Saturday, February 11, 2012

A Call to Consumer Activism

OP ED

Croton's irrationally unbalanced administration speaks from both sides of its mouth. One side pretends to be concerned about the commercial health of the community's businesses. The other side repeatedly announces that the Village has made sweetheart deals that fundamentally damage the very businesses it claims to be its primary concern.

A case in point is the so-called winter farmers market about to open on Saturdays in the former Blockbuster store in the cramped little strip mall adjoining the earlier Z-shaped Van Wyck mall. There cannot be a more unseemly and inappropriate time or place for such an establishment in Croton. Navigating that strip mall’s tight little parking area requires nearly professional driving skills.

Croton residents looking for a way to express their displeasure at the high-handedly precipitous granting of a special permit based on no research by the Village can use the powerful weapon of the boycott. This would also demonstrate support for the taxpaying local retail businesses damaged by the Village's irresponsible action.

The boycott takes its name from Capt. Charles Boycott, a land agent for absentee landlords in Ireland. In 1880, after evicting tenant farmers from lands he controlled in western Ireland he attempted to recruit local farmers to harvest his crops. They refused and Boycott was forced to bring in workers from Northern Ireland. He also brought in police, but predicted violence never occurred. In the end, Boycott spent 10,000 Pounds to harvest 500 Pounds worth of crops. Irish nationalist leader Charles Parnell quipped that “it cost one shilling for every turnip dug from Boycott’s land.”
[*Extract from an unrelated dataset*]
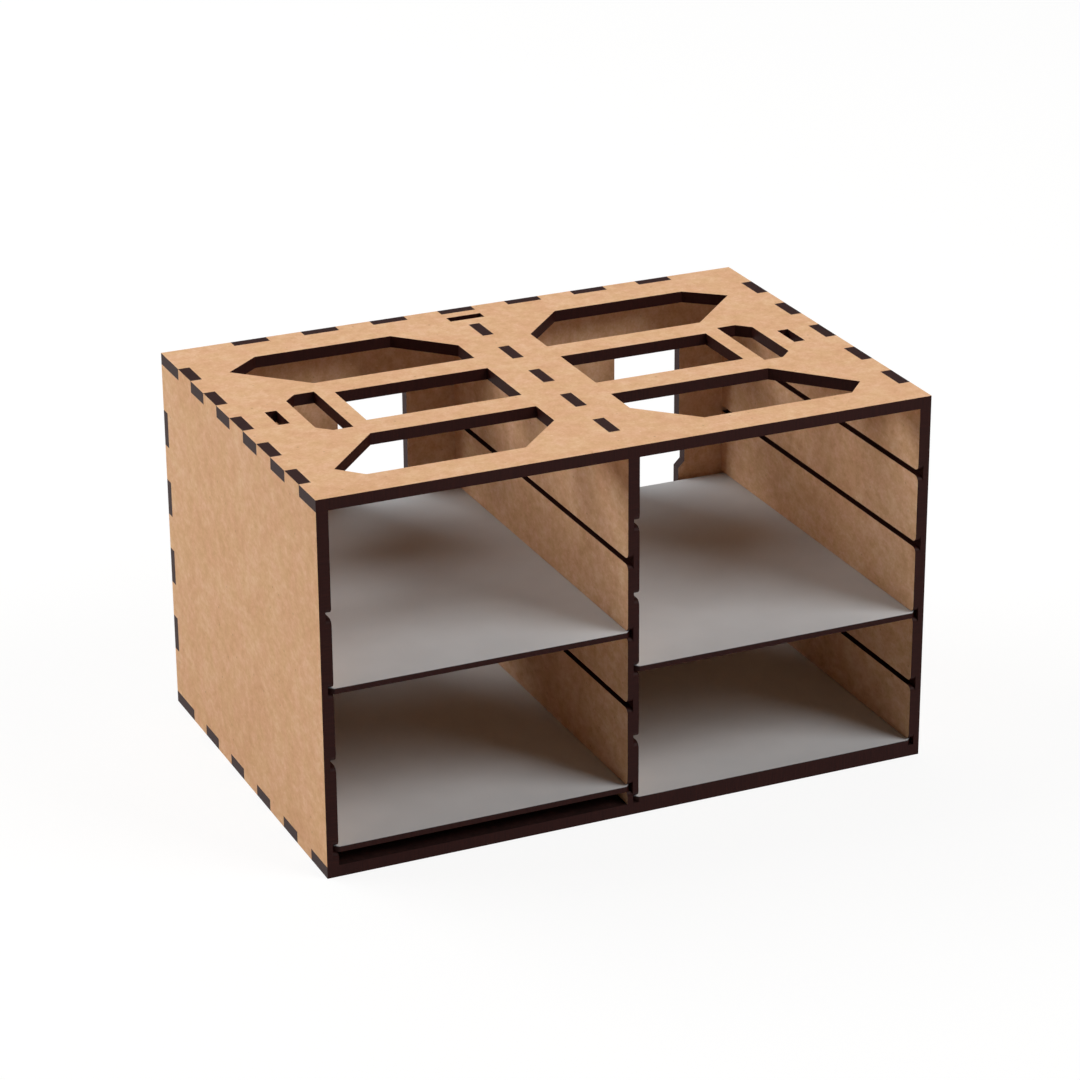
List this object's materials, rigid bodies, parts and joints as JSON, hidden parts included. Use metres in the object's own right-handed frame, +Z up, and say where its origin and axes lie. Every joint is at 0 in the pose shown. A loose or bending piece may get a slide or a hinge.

Extended boycotts have a long and honorable history, including the boycott of British goods by colonists during the American Revolution a century before and the boycott of British textiles led by Mahatma Gandhi in the 1920s. Gandhi also advocated that Indians spin their own yarns to make cloth. Other notable boycotts include the year-long Montgomery, Alabama, bus boycott in 1956 and the grape and lettuce boycotts led by Cesar Chavez in the 1970s. Notable, too, was the US-led boycott of the summer Olympic Games in Moscow in 1980

As a form of protest, the boycott is legal under common law and. can be highly effective. Abstaining from patronizing the farmers market by consumers and supporting established local businesses would also send an unambiguous message to Croton’s duplicitous administration.